Why it matters: Team size does not equal capacity. Productivity concentration is a risk—especially when retention costs rise. Median GCI per producer—paired with distribution bands—tells you whether you’re scaling output or staffing overhead. It also exposes coaching leverage: are middle-performers moving up or stuck?
Proof point: In every mature sales organization, a minority of producers drive the majority of revenue. Your job is to widen the middle. Elite operators set cohort targets (e.g., raising P50 by 10–15% YoY) instead of chasing headcount vanity metrics.
Do this next: Publish quarterly cohort analyses showing median GCI and distribution bands. Tie manager scorecards to P50 lift, not just top-line. Prune long-tail non-producers who consume cost but don’t convert within a defined ramp window.
4) Revenue Quality: Net Revenue Retention (NRR) by Agent Cohort
Definition: (This year’s Company Dollar from last year’s retained agents ÷ last year’s Company Dollar from those same agents) × 100, including downgrades, churn, and upgrades. Target ≥100%; elite firms sustain 105–115% by lifting productivity and ancillary attach rate.
Why it matters: Growth from recruiting hides a weak core. Net Revenue Retention isolates the health of your existing book. When NRR is strong, recruiting amplifies. When NRR is weak, recruiting plugs a hole.
Proof point: Customer retention and advocacy correlate with efficient growth. The linkage between experience and expansion is well established; see The One Number You Need to Grow (Harvard Business Review) on the growth impact of promoter-heavy customer bases. In brokerage, satisfied clients and agents translate to more repeat, referral, and stable Company Dollar from the existing cohort.
Do this next: Stand up NRR reporting by recruiting cohort and office. Pair it with a simple NPS pulse at two points—post-closing and annually. Assign leaders to specific detractor recovery plans and measure revenue saved, not just survey scores.
5) Growth Efficiency: Recruiting CAC Payback and Lead Velocity Rate (LVR)
KPI A — Recruiting CAC Payback
Definition: Total recruiting cost (comp, media, onboarding, incentives) ÷ monthly contribution margin from the new producer, measured to full payback. Target < 12 months; elite operators hit 6–9 months by aligning ramp plans and book transfer support.
Why it matters: Paying bonuses to acquire producers without a payback clock is how brokerages drift into negative operating leverage. CAC payback forces commercial discipline on recruiting promises and onboarding execution.
KPI B — Lead Velocity Rate (LVR)
Definition: Month-over-month growth rate of qualified, sales-accepted listing opportunities generated by the firm’s engines (not raw leads). LVR predicts pipeline value 60–120 days out, giving you a forward view of near-term revenue.
Why it matters: LVR is a leading indicator you can influence weekly through campaign mix, listing attraction, and ISA quality. When LVR rises while cost per qualified opportunity holds or drops, you can forecast stronger Company Dollar with confidence.
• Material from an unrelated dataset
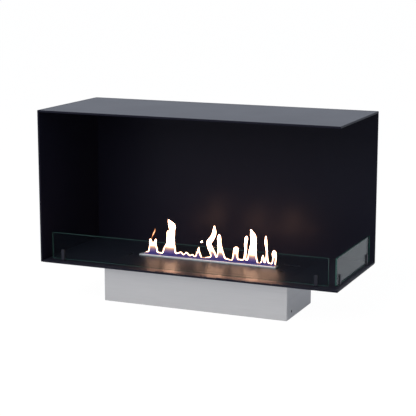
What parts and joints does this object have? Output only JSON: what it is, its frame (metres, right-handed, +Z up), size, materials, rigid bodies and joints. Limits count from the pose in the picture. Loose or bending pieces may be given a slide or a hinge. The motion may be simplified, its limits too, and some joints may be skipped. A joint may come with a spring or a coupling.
{
  "type": "bioethanol fireplace insert",
  "caption": "Corner fireplace insert: open black steel firebox with low glass guards and a burner unit with a long flame slot, hung in its floor.",
  "frame": {"origin": "centre of the burner housing's underside, midway along the casing's width and depth", "axes": "+X to the open right side, +Y to the back, +Z up"},
  "size_m": [1, 0.398, 0.622],
  "materials": {
    "black_steel": "black powder coat, fine texture, satin",
    "brushed_steel": "brushed along its length",
    "plain_steel": "mill finish",
    "black_oxide_steel": "black oxide, satin",
    "glass": "clear, green at the edges",
    "silicone": "matte",
    "ceramic": "matte fibre",
    "black_plastic": "moulded",
    "lens": "smoked, glossy",
    "circuit_board": "solder resist",
    "hose_rubber": "matte"
  },
  "bodies": {
    "casing": {"floor_panel": "black_steel", "top_panel": "black_steel", "left_panel": "black_steel", "back_panel": "black_steel", "burner_plate": "black_steel", "filler_well": "black_steel", "slot_rim": "brushed_steel", "housing_shell": "brushed_steel", "fuel_tank": "brushed_steel", "burner_trough": "plain_steel", "heat_shield": "plain_steel", "flame_sensor": "plain_steel", "filler_neck": "plain_steel", "hatch_pin": "plain_steel", "button_spring": "plain_steel", "board_tray": "plain_steel", "fuel_pump": "plain_steel", "pump_bracket": "plain_steel", "ceramic_wick": "ceramic", "igniter": "ceramic", "power_inlet": "black_plastic", "level_sensor": "black_plastic", "button_switch": "black_plastic", "status_lens": "lens", "control_board": "circuit_board", "suction_hose": "hose_rubber", "delivery_hose": "hose_rubber", "clip_front_left": "black_steel", "liner_front_left": "silicone", "clip_screw_front_left": "plain_steel", "clip_front_right": "black_steel", "liner_front_right": "silicone", "clip_screw_front_right": "plain_steel", "clip_side_front": "black_steel", "liner_side_front": "silicone", "clip_screw_side_front": "plain_steel", "clip_side_rear": "black_steel", "liner_side_rear": "silicone", "clip_screw_side_rear": "plain_steel", "plate_screw_front_left": "black_oxide_steel", "plate_screw_front_right": "black_oxide_steel", "plate_screw_rear_left": "black_oxide_steel", "plate_screw_rear_right": "black_oxide_steel", "wire_igniter": "hose_rubber", "wire_flame_sensor": "hose_rubber", "wire_switch": "hose_rubber", "wire_pump": "hose_rubber", "wire_inlet": "hose_rubber"},
    "front_glass": {"front_glass": "glass"},
    "side_glass": {"side_glass": "glass"},
    "hatch": {"filler_hatch": "black_steel"},
    "cap": {"filler_cap": "black_plastic", "cap_seal": "silicone"},
    "button": {"start_button": "black_oxide_steel"},
    "float": {"level_float": "black_plastic"}
  },
  "joints": [
    {"name": "front_glass_lift", "type": "slide", "parent": "casing", "child": "front_glass", "axis": [0, 0, 1], "range_m": [0, 0.12]},
    {"name": "side_glass_lift", "type": "slide", "parent": "casing", "child": "side_glass", "axis": [0, 0, 1], "range_m": [0, 0.12]},
    {"name": "hatch_hinge", "type": "hinge", "parent": "casing", "child": "hatch", "pos_m": [0.272, 0.04575, 0.136], "axis": [-1, 0, 0], "range_deg": [0, 105]},
    {"name": "cap_turn", "type": "hinge", "parent": "casing", "child": "cap", "pos_m": [0.272, 0, 0.119], "axis": [0, 0, 1], "range_deg": [0, 90]},
    {"name": "button_press", "type": "slide", "parent": "casing", "child": "button", "axis": [0, 0, -1], "range_m": [0, 0.0015], "stiffness_N_per_m": 400, "springref_m": -0.002, "deforming": ["button_spring"]},
    {"name": "float_rise", "type": "slide", "parent": "casing", "child": "float", "axis": [0, 0, 1], "range_m": [0, 0.045]}
  ]
}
Do this next: Standardize “qualified opportunity” with clear acceptance criteria and instrument it in the CRM. Track recruiting CAC at the hire level and review payback at 30/60/90/180 days. Kill any channel with a payback profile beyond policy unless an operating change can credibly fix it now.
6) Operating Discipline: Operating Leverage Ratio and Cadence
Definition: Revenue Growth % ÷ Operating Expense Growth %, measured over the last 12 months and the last 90 days. Target > 1.2 in down markets and > 1.5 in stable/growing markets.
Why it matters: This KPI tells you whether growth is scaling profits or inflating cost. High-growth periods often hide opex bloat that becomes fatal in a slowdown. You want a discipline where each incremental dollar of Company Dollar requires less than a dollar of opex to support.
Cadence: Embed these real estate brokerage KPIs in a weekly operating rhythm—20-minute exec huddle (trend + decision), 45-minute functional review (root cause + fix), and a monthly deep dive (capital allocation + scenario planning). RELL™ institutionalizes this cadence so leaders act on signal, not anecdotes.
Do this next: Install a single-page operating dashboard with the seven KPIs above, red/amber/green thresholds, and owner accountability. Review the operating leverage ratio monthly and pre-approve cost triggers that auto-activate when the ratio breaks threshold.
Implementation Notes: Precision Over Volume
Data integrity beats dashboard volume. Every metric must meet three tests: it predicts profit, someone owns it, and leadership can change it within a week. If not, it’s reporting, not operating.
Technology choice is secondary. You can run these KPIs in your current back office, CRM, and a lightweight BI layer. The constraint is governance and cadence, not software. For context on the broader industry environment shaping capital and cost discipline, review Emerging Trends in Real Estate 2024.
RE Luxe Leaders® deploys this operating system with private clients and integrates it with their recruiting, ancillary expansion, and team productivity strategies. If you want more background on our approach and principals, see About RE Luxe Leaders®.
Conclusion: Run the Firm You’ll Be Proud to Own in a Downturn
Serious operators don’t run on narratives. They run on a tight set of real estate brokerage KPIs that show where profit is created, where it’s at risk, and what to do next. Instrument unit economics, measure weekly margin, widen the middle of producer performance, protect revenue quality, enforce growth efficiency, and hold operating leverage as a non-negotiable. That’s how you build a brokerage that compounds through cycles—and outlasts you.